Now my suspicion is that there have been times in each of our lives when, like Jacob, we have felt that we were wrestling with God. Fortunate and blessed indeed is the person who has not experienced times when they have felt alone and abandoned, or times of pain and hardship. At these times when we face questions that seem unanswerable, worries that keep us awake, and when anxiety is our constant companion, God can seem absent from us. At these times, though, if we can remember Jacob, perhaps we will discover, as Jacob did, that those times are privileged places of God’s grace and blessing. 

Now, to be clear, the above doesn’t just happen. Jacob had to wrestle all night long in order to experience a blessing.
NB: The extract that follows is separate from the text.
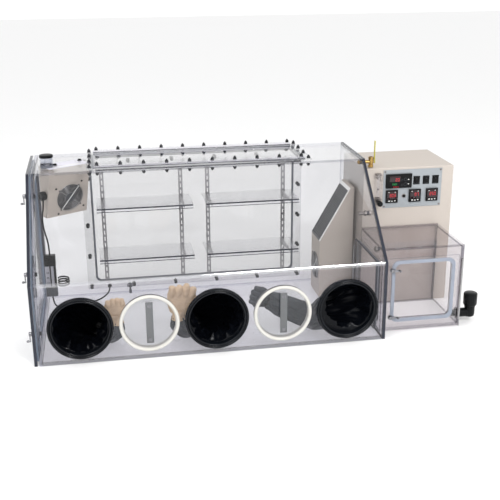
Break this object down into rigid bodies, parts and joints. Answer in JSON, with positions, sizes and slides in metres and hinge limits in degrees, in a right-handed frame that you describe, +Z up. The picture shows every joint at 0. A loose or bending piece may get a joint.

And so it is with us. Sometimes we need to “wrestle with God” in order to experience God’s grace. Many years ago when I was struggling with a decision, the priest who was my spiritual director at the time told me: “John, the grace is in the struggle. Don’t avoid it; engage it.” And while I couldn’t see it immediately, I eventually discovered that God had been with me in the struggle and had been offering me God’s good grace all the time. I just wasn’t able to receive it, until I opened myself to it. 
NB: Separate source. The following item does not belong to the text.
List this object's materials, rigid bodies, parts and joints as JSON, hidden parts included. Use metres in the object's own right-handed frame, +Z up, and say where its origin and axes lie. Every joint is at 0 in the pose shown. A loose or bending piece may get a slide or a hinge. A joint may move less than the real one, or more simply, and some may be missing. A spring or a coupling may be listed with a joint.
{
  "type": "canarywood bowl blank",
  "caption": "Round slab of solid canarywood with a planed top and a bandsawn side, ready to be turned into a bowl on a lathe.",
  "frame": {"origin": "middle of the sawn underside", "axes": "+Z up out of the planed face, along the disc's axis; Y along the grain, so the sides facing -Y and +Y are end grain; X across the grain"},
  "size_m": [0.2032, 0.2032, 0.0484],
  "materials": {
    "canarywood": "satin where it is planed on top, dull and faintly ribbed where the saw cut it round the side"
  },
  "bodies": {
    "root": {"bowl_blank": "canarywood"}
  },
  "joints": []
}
Each of our lives is a mixed bag of blessings and pain. While we would like to enjoy the blessings and avoid the pain, that isn’t possible. What is possible, though, is to believe that God is present in both the blessings and the pain. It took me a long while to realize this. I have come to know and believe, though, that even in the messiness and the struggles of our lives, God is present and offering us God’s good grace. There is indeed grace in the struggle. We just have to be open to that grace in order to receive it.